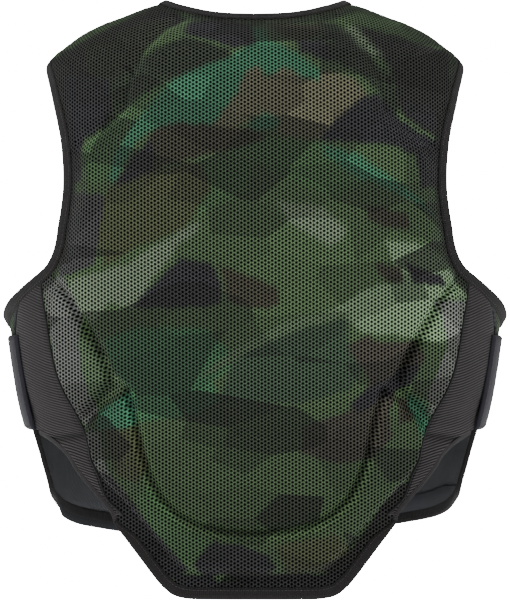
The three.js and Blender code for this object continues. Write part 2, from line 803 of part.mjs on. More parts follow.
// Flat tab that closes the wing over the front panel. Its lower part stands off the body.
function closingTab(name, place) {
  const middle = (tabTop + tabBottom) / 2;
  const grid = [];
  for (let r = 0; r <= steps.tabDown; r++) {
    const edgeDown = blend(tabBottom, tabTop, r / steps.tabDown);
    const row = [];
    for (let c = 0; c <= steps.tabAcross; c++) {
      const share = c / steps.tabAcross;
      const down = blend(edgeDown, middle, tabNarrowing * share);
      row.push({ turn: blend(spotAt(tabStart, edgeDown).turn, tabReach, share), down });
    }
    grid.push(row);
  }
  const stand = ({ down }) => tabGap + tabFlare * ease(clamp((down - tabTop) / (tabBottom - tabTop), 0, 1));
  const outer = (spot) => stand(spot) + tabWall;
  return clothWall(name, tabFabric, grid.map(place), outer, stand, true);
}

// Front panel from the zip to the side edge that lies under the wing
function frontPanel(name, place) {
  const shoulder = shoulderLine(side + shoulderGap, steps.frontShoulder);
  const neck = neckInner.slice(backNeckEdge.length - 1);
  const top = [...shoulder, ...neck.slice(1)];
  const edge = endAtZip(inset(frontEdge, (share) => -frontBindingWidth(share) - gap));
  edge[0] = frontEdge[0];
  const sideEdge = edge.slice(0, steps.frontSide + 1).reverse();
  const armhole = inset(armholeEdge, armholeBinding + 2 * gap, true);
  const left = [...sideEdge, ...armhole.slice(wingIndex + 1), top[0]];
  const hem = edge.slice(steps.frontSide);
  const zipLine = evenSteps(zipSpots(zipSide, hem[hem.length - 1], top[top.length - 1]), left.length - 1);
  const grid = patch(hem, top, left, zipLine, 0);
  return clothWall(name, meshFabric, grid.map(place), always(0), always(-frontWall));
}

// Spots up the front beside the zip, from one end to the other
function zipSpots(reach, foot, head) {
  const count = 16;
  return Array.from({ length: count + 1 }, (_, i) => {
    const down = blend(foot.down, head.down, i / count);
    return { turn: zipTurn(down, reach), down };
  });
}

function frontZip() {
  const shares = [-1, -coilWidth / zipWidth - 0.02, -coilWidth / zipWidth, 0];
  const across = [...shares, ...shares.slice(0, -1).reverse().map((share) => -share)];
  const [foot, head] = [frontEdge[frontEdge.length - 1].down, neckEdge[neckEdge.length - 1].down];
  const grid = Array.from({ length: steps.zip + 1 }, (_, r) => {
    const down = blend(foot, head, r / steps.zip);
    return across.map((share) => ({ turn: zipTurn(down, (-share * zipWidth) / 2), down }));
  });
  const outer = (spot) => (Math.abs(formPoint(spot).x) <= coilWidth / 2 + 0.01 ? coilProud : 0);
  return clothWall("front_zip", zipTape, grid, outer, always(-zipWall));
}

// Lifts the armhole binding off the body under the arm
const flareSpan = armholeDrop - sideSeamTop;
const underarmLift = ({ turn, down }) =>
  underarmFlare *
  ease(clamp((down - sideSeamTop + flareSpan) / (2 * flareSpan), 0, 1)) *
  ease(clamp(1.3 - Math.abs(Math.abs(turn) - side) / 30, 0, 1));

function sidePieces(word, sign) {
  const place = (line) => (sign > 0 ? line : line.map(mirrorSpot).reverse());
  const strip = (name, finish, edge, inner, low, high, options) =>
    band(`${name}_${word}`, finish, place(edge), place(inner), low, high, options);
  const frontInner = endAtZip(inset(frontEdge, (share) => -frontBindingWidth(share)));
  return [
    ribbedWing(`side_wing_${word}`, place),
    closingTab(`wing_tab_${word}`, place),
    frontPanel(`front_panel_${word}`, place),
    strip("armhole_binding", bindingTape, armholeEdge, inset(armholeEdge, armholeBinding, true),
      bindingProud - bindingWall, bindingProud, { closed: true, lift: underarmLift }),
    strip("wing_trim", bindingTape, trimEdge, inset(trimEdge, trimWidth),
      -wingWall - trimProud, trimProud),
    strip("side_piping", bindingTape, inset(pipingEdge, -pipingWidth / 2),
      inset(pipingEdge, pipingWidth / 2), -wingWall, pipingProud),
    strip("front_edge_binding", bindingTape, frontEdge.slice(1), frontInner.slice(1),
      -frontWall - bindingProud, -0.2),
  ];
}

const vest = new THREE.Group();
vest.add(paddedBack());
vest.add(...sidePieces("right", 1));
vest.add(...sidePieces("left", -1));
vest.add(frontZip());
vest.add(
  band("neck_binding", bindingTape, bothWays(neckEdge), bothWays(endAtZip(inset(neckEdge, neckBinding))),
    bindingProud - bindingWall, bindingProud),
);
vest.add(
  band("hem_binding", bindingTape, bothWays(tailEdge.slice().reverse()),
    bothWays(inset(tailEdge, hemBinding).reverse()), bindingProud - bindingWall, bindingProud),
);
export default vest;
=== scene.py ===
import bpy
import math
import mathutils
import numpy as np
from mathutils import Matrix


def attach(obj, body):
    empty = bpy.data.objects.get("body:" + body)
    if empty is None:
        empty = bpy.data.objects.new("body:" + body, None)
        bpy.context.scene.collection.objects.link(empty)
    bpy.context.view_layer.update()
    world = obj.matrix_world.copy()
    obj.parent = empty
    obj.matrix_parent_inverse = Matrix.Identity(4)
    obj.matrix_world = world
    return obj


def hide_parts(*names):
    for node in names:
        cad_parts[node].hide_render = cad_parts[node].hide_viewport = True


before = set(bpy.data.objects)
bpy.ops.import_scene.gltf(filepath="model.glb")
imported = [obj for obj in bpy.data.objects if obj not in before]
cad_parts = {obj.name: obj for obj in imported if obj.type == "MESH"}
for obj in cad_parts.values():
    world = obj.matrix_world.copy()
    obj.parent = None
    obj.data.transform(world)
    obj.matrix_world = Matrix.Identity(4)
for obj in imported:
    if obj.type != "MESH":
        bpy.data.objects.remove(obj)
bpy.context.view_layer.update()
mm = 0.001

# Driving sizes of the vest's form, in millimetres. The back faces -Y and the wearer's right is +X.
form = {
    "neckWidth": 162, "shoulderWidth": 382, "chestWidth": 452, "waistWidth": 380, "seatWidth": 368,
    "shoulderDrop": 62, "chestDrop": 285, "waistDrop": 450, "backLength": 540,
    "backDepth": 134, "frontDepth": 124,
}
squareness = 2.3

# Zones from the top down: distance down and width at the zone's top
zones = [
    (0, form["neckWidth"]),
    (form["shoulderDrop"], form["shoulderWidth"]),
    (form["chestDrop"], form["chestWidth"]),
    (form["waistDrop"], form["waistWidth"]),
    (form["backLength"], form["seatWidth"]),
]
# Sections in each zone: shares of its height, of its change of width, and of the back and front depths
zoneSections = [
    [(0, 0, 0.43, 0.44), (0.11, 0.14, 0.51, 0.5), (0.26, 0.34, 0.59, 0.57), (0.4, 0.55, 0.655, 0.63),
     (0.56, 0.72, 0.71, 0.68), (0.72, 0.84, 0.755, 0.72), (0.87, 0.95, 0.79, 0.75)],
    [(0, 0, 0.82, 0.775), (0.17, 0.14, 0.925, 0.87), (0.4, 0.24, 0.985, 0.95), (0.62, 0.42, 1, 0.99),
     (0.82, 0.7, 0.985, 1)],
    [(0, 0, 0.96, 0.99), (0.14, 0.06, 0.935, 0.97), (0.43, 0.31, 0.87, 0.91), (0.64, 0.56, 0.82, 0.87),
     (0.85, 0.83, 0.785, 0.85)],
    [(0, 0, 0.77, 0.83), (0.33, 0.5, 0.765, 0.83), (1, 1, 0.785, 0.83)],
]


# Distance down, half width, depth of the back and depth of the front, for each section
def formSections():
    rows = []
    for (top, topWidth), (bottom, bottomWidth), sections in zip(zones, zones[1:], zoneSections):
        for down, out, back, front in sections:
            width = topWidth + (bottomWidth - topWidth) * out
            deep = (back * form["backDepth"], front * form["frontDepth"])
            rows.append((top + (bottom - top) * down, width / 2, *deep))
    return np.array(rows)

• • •

*What to produce:* Which lines above run from the one containing "const vest = new THREE.Group();" down to the one containing "before = set(bpy.data.objects)"? Repeat exactly those, both ends included, and nothing else.

*Full output:*
const vest = new THREE.Group();
vest.add(paddedBack());
vest.add(...sidePieces("right", 1));
vest.add(...sidePieces("left", -1));
vest.add(frontZip());
vest.add(
  band("neck_binding", bindingTape, bothWays(neckEdge), bothWays(endAtZip(inset(neckEdge, neckBinding))),
    bindingProud - bindingWall, bindingProud),
);
vest.add(
  band("hem_binding", bindingTape, bothWays(tailEdge.slice().reverse()),
    bothWays(inset(tailEdge, hemBinding).reverse()), bindingProud - bindingWall, bindingProud),
);
export default vest;
=== scene.py ===
import bpy
import math
import mathutils
import numpy as np
from mathutils import Matrix


def attach(obj, body):
    empty = bpy.data.objects.get("body:" + body)
    if empty is None:
        empty = bpy.data.objects.new("body:" + body, None)
        bpy.context.scene.collection.objects.link(empty)
    bpy.context.view_layer.update()
    world = obj.matrix_world.copy()
    obj.parent = empty
    obj.matrix_parent_inverse = Matrix.Identity(4)
    obj.matrix_world = world
    return obj


def hide_parts(*names):
    for node in names:
        cad_parts[node].hide_render = cad_parts[node].hide_viewport = True


before = set(bpy.data.objects)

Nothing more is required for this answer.